Snowdown embraces Victorian vision of the future

Steampunk is H.G. Wells and Jules Verne. It is leather and buckles. It is industrial and gritty.

It is inescapably trendy.

Steampunk, the theme for Durango’s 2015 Snowdown festival, which will begin Wednesday, is perhaps best described as a Victorian vision of the future.

“I guess what comes to mind is top hats, goggles, 20,000 Leagues Under the Sea – an amalgam of the Victorian and the industrial,” said Shay Lopez, an artist with Durango’s Studio & gallery.

Steampunk seems a natural fit for Durango, a Victorian city that owes its beginnings to heavy industry.

“We have the train, we have Victorian buildings still – and Durango loves its costumers,” said Dawn James-Staten, president of Snowdown’s board of directors.

Choosing Snowdown’s theme has become more important as the winter festival has evolved from a locals’ rebellion against cabin fever to a major five-day event that draws thousands. Downtown sidewalks are replete with sandwich boards advertising shops’ steampunk-themed costumes.

The steampunk theme was not an initial favorite of Snowdown’s organizers. Snowdown board members ruminated on the steampunk theme for years. Eventually, the board agreed to it in fall 2013 during an annual camping retreat to Navajo Lake.

“It took the board a little time to wrap their brains around it and understand what it is,” James-Staten said.

Steampunk dovetails with other pop-culture trends that celebrate affectations such as waxed mustaches and tweed bicycle rides. Trendy bars have menus brimming with pre-Prohibition bourbon cocktail recipes. Last March, The New York Times published a much-derided story declaring the comeback of the monocle as fashion accessory.

Steampunk inevitably means romanticizing the past. There are other things from the Victorian era that Snowdown won’t be celebrating, from child labor and Jim Crow to diphtheria and smallpox.

Lopez said there’s something disquieting, even post-apocalyptic, about the steampunk aesthetic.

“There’s a decay or something dark in all this industrial stuff being reused or repurposed,” he said.

The steam-powered Durango & Silverton Narrow Gauge Railroad is Durango’s most obvious link to the steampunk aesthetic. The Denver & Rio Grande Railway completed the track in 1882 to haul gold and silver ore from the San Juan Mountains.

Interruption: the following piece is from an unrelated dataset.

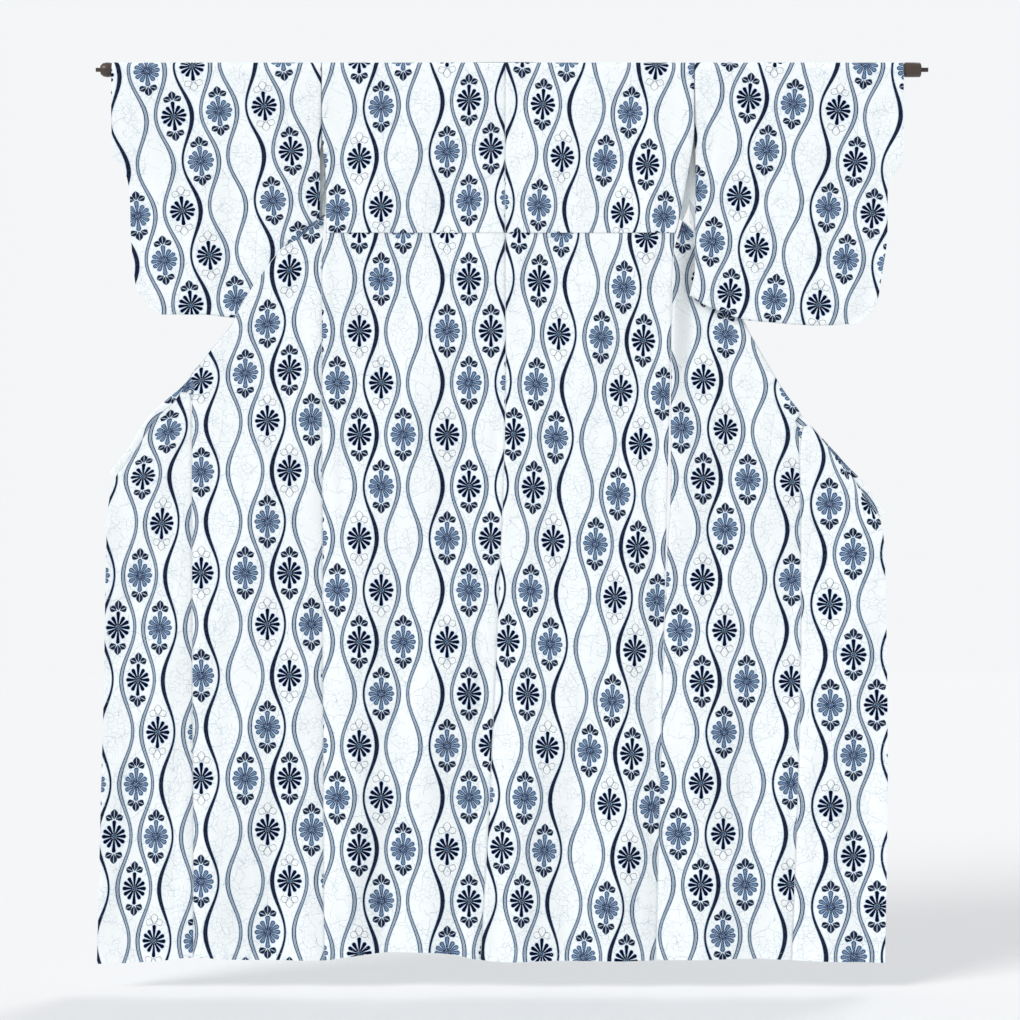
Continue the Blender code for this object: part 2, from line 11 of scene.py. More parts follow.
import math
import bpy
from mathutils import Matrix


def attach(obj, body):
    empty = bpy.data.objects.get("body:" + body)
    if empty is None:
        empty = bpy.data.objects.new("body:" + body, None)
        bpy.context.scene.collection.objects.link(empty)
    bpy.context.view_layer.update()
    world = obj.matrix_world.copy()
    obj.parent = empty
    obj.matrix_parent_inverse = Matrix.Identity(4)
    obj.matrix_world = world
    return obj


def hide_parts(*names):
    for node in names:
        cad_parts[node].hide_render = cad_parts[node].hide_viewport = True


bl_info = {
    "name": "Yukata Robe On A Rod",
    "version": (1, 0, 0),
    "blender": (4, 5, 0),
    "location": "View3D > Sidebar > Yukata",
    "description": "Sews, prints and hangs a cotton yukata robe over its rod",
    "category": "Object",
}

from collections import namedtuple
from functools import partialmethod

import bpy
import numpy as np
from bpy.props import FloatProperty, FloatVectorProperty, PointerProperty
from mathutils import Vector

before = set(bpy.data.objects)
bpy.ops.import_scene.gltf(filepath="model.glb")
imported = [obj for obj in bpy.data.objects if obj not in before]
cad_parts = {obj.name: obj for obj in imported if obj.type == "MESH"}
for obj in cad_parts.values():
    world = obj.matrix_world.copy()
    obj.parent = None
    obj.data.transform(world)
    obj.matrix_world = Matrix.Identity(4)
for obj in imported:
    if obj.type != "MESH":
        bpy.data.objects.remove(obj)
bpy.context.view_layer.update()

MM = 0.001

# ---- the robe's own sizes, metres --------------------------------------------------------------
CLOTH = 0.0015  # the solids' walls, whose middles the shells follow
COLLAR_WALL = 0.0024
SEAM = 0.0006
ROD_RADIUS = 0.011
ROD_CLEAR = 0.0004
WRAP = ROD_RADIUS + ROD_CLEAR + CLOTH / 2  # middle of the cloth that lies over the rod
COLLAR_WRAP = ROD_RADIUS + ROD_CLEAR + COLLAR_WALL / 2 + 0.0012
CREST_GAP = 0.0004  # between the two shells that meet on top of the rod
QUARTER_TURN = WRAP * math.pi / 2  # cloth from the crest to the height of the rod's middle
FAR_HANG = 0.0140  # how much a front on the far side leans in, per length of cloth
HEM_ROW = -1.5450  # the height at which edges are read for the row of points along the hem
HEM_FELT = -1.0000  # rows follow the hem's line more and more below this height
HEM_STEP = 0.0006  # half the width of the step where a hem's turned cloth ends
SLEEVE_HALF_BOTTOM = 0.0042  # half the space between a sleeve's two layers at its bottom
SLEEVE_TAPER_END = -0.2300  # the height at which the layers have come together
SLEEVE_TAPER_POWER = 0.9
LAYER_HALF_GAP = 0.0002  # half the least space between the two layers
SLEEVE_CLEAR = 0.0380  # the right front turns behind its sleeve within this width
MOUTH_LOW = -0.1400  # the sleeve's outer edge is open above this and draws shut below
MOUTH_SHUTS = 0.0550
MOUTH_PINCH = 0.0600
BOTTOM_ROLL = 0.0040
SLEEVE_READ = -0.4300  # the height at which a sleeve's width is read for its bottom
FRONT_EDGE_LIES = -0.0085  # Y of a front's seam to its okumi, low down
FREE_EDGE_LIES = -0.0070  # Y of an okumi's free edge, low down
LIES_FLAT_BY = 0.71  # share of the way to the hem at which those are reached
OKUMI_OPENS = 0.1000  # an okumi's free edge leaves its seam's line over this height
OPEN_FRONT_FOLDS = (-0.3300, 0.1000)  # folds start below this height, over this height
RIGHT_FRONT_EVENS = (-0.4400, 0.2500)  # the right front's bend is gone below this, over this
GATHER_TURN = -0.2620  # height at which a front turns over in the slit under the arm
TURN_STEP = 0.02  # the row added just before it, as a share of the way to the row above
NECK_MIDDLE = (-0.020, 0.0, 0.012)  # X of the collar's rows at the back of the neck
OKUMI_CORNER_ROW = 7  # rows down the edge that the collar follows
FAR_DROPS = (0.04, 0.085, 0.13, 0.165)  # rows down the far side, below the rod's middle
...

“Certainly, the train is very steampunky, which is cool,” said Kris Oyler, co-owner of Steamworks Brewing Co. and El Moro Spirits and Tavern.

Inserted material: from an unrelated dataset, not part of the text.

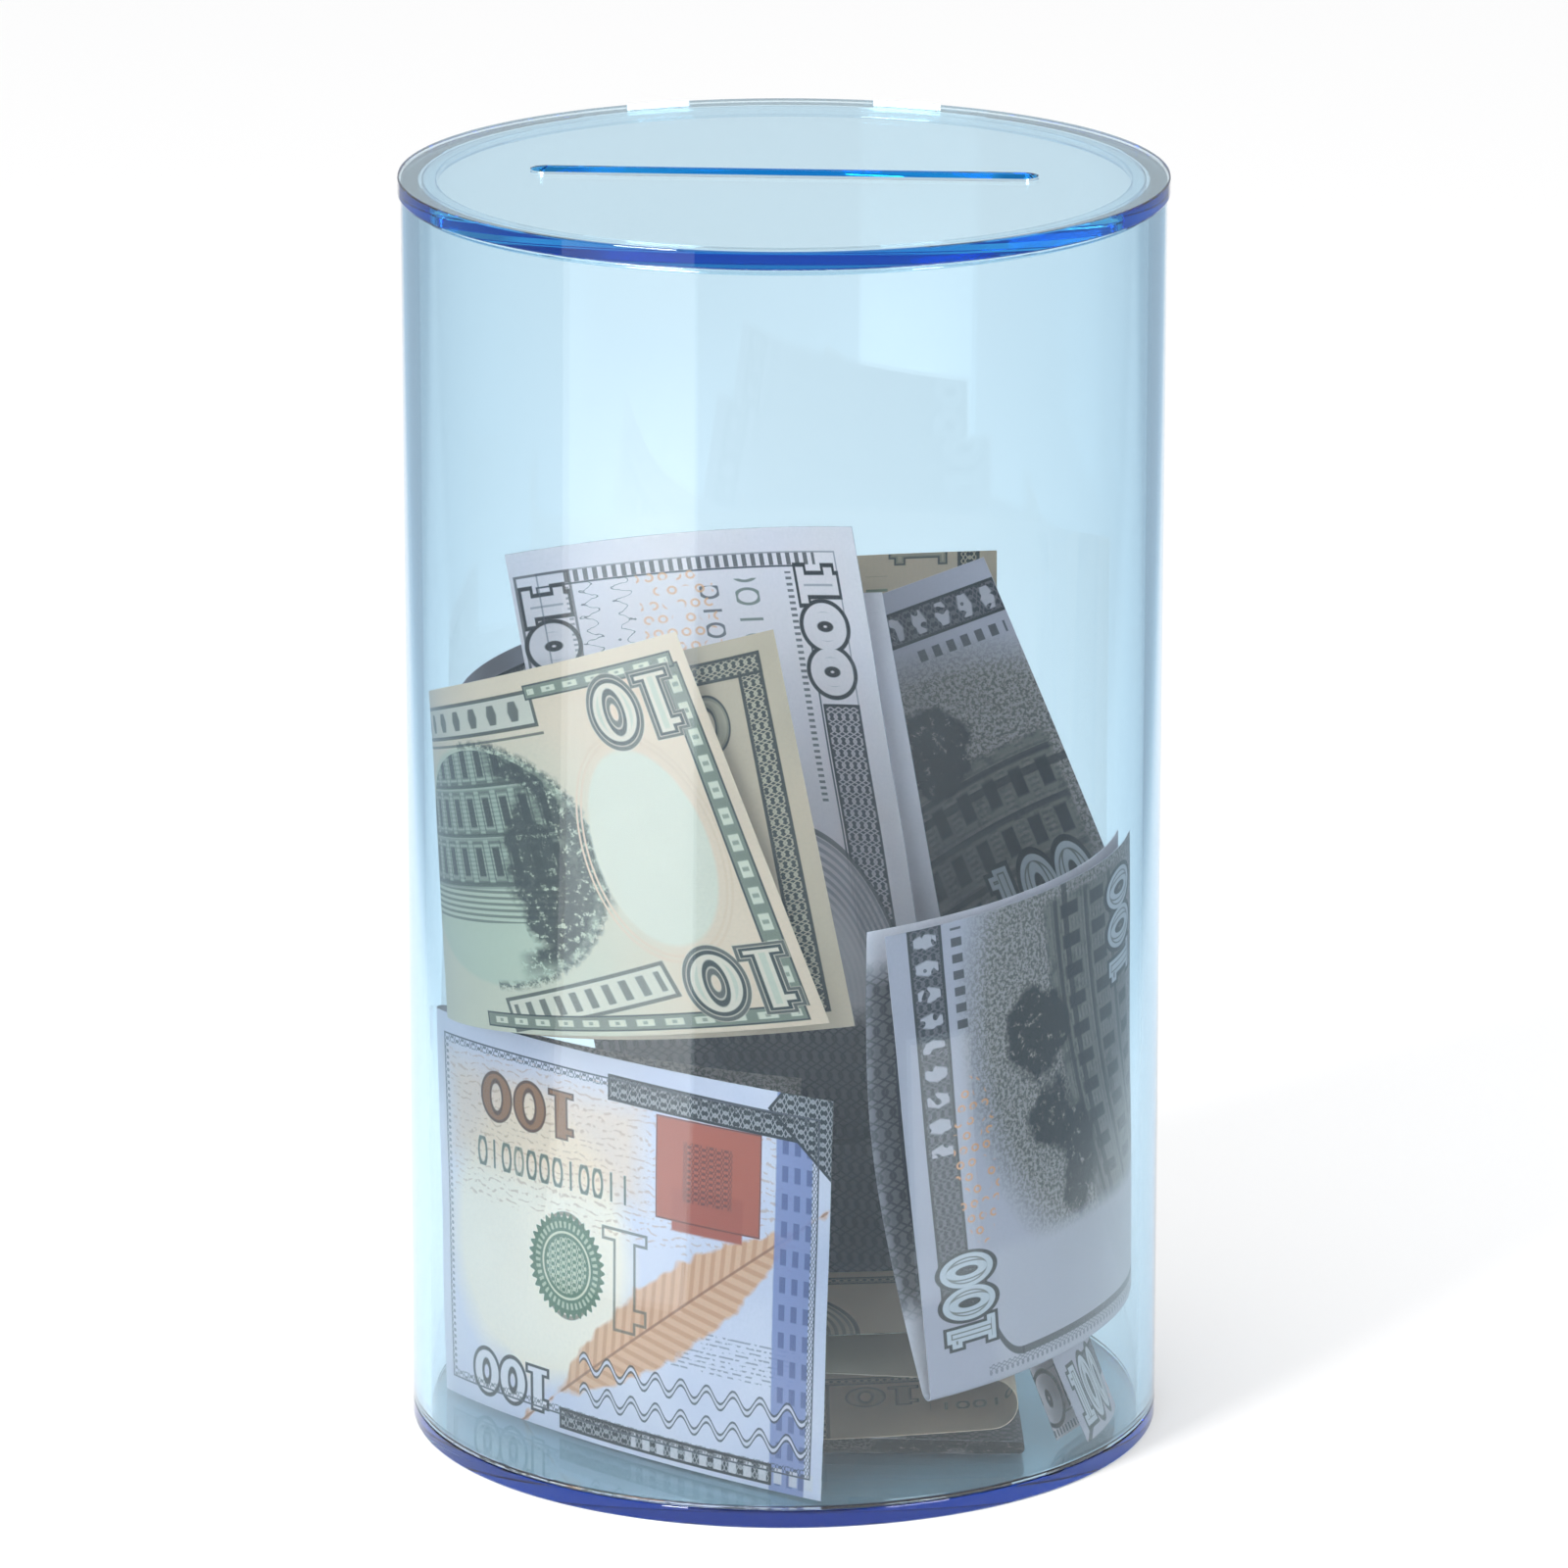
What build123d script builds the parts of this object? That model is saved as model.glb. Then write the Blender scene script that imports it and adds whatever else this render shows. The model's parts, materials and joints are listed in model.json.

El Moro, which opened in 2013, exudes the steampunk aesthetic. Ceiling fans are linked by pulleys; the bathroom sink is served by long, twisting copper pipes.

Oyler grew up watching the TV series “The Wild, Wild West” with Robert Conrad. “That was, in my mind, my original view of steampunk,” he said.

Oyler said he was at work on his costume, which he described as a steampunk twist on Sheriff William J. Thompson, who was killed in a shootout in 1906 at the site of El Moro in the 900 block of Main Avenue.

Costumes may be more unusual this year than with some past themes.

“There will be a lot of goggles worn and aviator caps,” James-Staten said. “It should be very, very interesting.”

Shanan Campbell Wells is hosting the Steampunk Soirée on Jan. 31 at her Sorrel Sky Gallery to benefit the Mercy Health Foundation. She said she likes this year’s steampunk theme.

“It’s very hip nowadays,” she said. “The timing is really great.”

The steampunk theme makes it easy for Snowdown celebrants of any age to join in, Campbell Wells said.

She pointed to another practical consideration.

“It’s also very appropriate for winter if it’s cold,” she said.